О судьбе этого официанта я узнал таким образом. В Москве тогда гремел своими лекциями профессор Браудо. Молодежь им восторгалась — зал всегда битком. Ну и я пошел послушать. А профессор Браудо, оказалось, читал лекцию о том, что вера в Бога — это особый вид шизофрении и религиозного помешательства. Говорил он так зажигательно, что молодежь аплодировала. Успех был полный. И тут величественным жестом профессор повелел служителям привести для демонстрации больного, и в зал вошел наш официант.
Был он бледен от заточения, но столько покоя и одухотворенности было в его лице, что аудитория сразу притихла. „Вам, наверное, скучно в психиатрической лечебнице?“ — стал ему задавать вопросы профессор. „Нет, — ответил официант, — у меня есть Библия, а жизни не хватит, чтобы познать эту дивную Книгу“. Профессор стал задавать ему вопросы по Библии, надеясь показать аудитории „темного фанатика“, не замечающего противоречий в Библии. Но официант давал такие блестящие и мудрые ответы, цитируя Библию наизусть, что молодежь была уже полностью на его стороне. А профессор в раздражении воскликнул: „Да как вы могли запомнить наизусть эту толстую книгу в ней же, наверное, страниц шестьсот?“
Словом, профессор „провалился“, и молодежь восторгалась уже официантом. Профессор приказал спешно увести его, спросив напоследок: „Неужели вам все это не надоело и вы по-прежнему ни на что не жалуетесь?“ — „Нет, — ответил официант, — с Богом везде хорошо“. И с такой благородной учтивостью поклонился аудитории напоследок, что когда его выводили, многие пошли за ним. Профессор возмущенно что-то кричал, пробуя продолжить лекцию, но молодежь уже дружно покидала зал».
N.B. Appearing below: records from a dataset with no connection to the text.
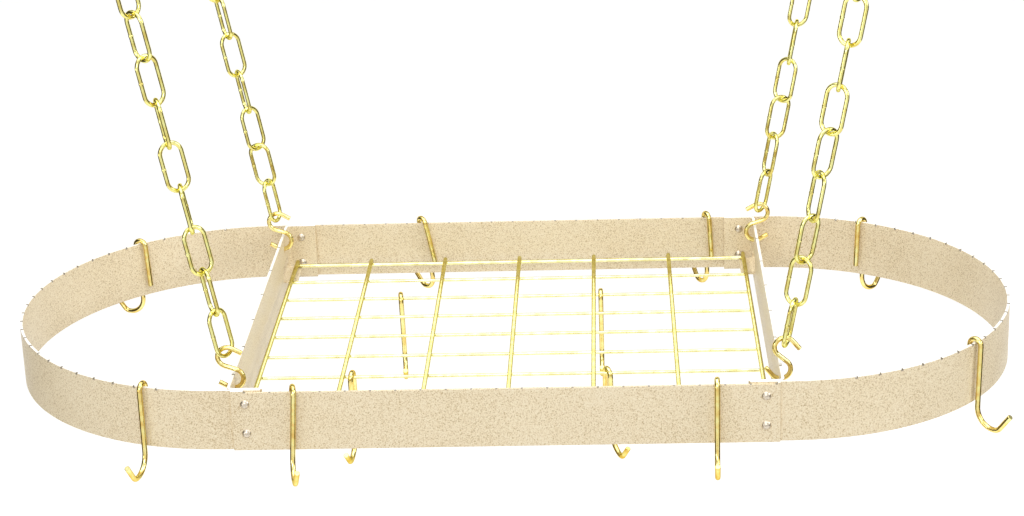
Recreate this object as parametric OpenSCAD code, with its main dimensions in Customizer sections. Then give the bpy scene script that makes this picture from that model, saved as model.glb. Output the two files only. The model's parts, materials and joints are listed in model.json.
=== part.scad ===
// Hanging pot rack: an oval band of flat steel strip around a lift-out wire grid,
// hung by S-hooks and chains from ceiling hooks, with pot hooks on the rim and the grid.
// X is the long way, Y the short way, +Z is up. The origin lies on the ceiling, over the
// middle of the rack, so the whole rack hangs at negative Z.

/* [Band] */
// Length of the oval over its ends
rack_l = 1080; // [900:1:1400]
// Width of the oval over its side panels
rack_w = 508; // [420:1:640]
// Height of the strip that the band is made of
band_h = 65; // [60:1:80]
// Thickness of the strip, the same for the band and the crossbars
strip_t = 3; // [2:0.1:4]
// Straight length of a bow between the end of a side panel and the half-round end
bow_lead = 13; // [8:0.5:40]
// Length of each bow tail that lies behind a side panel
lap_l = 30; // [26:1:45]

/* [Rim notches] */
// Distance between two rim notches
notch_pitch = 25.4; // [20:0.1:40]
// Width of a rim notch
notch_w = 2; // [1:0.1:4]
// Depth of a rim notch
notch_d = 1.8; // [1:0.1:3]
// Distance from the left end of a panel to its first notch
notch_inset = 14.4; // [5:0.1:25]

/* [Rivets] */
// Diameter of a rivet head
rivet_head_d = 9.4; // [7:0.1:12]
// Height of a rivet head
rivet_head_h = 2.6; // [1.5:0.1:4]
// Diameter of a rivet shank
rivet_d = 5; // [3:0.1:6]
// Distance from a panel end to its rivets
rivet_inset = 14; // [10:0.5:16]
// Distance from the rim down to the upper rivet of a corner
rivet_top = 14.5; // [12:0.5:20]
// Distance between the two rivets of a corner
rivet_pitch = 32; // [24:1:38]

/* [Crossbars] */
// Distance from a panel end outwards to the middle of the crossbar web
crossbar_out = 3; // [0:0.5:6]
// Length of the flange that a crossbar turns inwards behind each panel
flange_l = 36; // [30:1:50]
// Inside radius of the bend between web and flange
bend_r = 3; // [2:0.5:6]
// Diameter of the hole that an S-hook hangs in
hanger_hole_d = 8; // [7:0.1:10]
// Distance from the rim down to the top of that hole
hanger_hole_top = 12.4; // [9:0.1:14]
// Distance from the outer face of the band to that hole
hanger_inset = 46; // [30:1:60]
// Distance between two notches in a crossbar
crossbar_notch_pitch = 76.2; // [50:0.1:100]
// Place of the first crossbar notch, measured from the front face of the band
crossbar_notch_start = 44; // [30:1:60]

/* [Grid ledges] */
// Length of a ledge that is lanced out of the web to carry the grid
ledge_l = 50; // [40:1:60]
// Reach of a ledge from the web
ledge_reach = 16; // [14:0.5:18]
// Distance from the outer face of the band to the near end of a ledge
ledge_inset = 17; // [16:0.5:18]

/* [Grid] */
// Diameter of the wires that run the short way
cross_wire_d = 4.8; // [4:0.1:6]
// Number of wires that run the short way
cross_wire_count = 7; // [5:1:9]
// Diameter of the inner wires that run the long way
long_wire_d = 3.5; // [2.5:0.1:4]
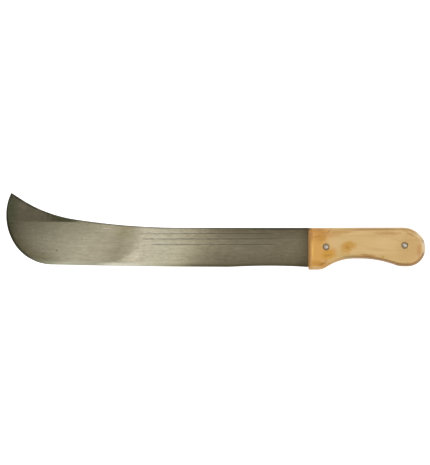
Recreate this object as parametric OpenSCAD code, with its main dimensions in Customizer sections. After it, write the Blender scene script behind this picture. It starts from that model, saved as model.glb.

Сразу после воцерковления Игорь стал ездить в Псково-Печерский монастырь на совет к архимандриту Иоанну (Крестьянкину), ответившему на вопрос о своих лагерных годах почти теми же словами, что и протоиерей Василий Евдокимов. «Почему-то не помню ничего плохого. Только помню — Небо отверсто, и Ангелы поют в небесах». Где Голгофа — там Христос. И Игорю дано было впитать в себя ту огненную веру исповедников и новомучеников Российских, от которой до монашества был уже краткий путь.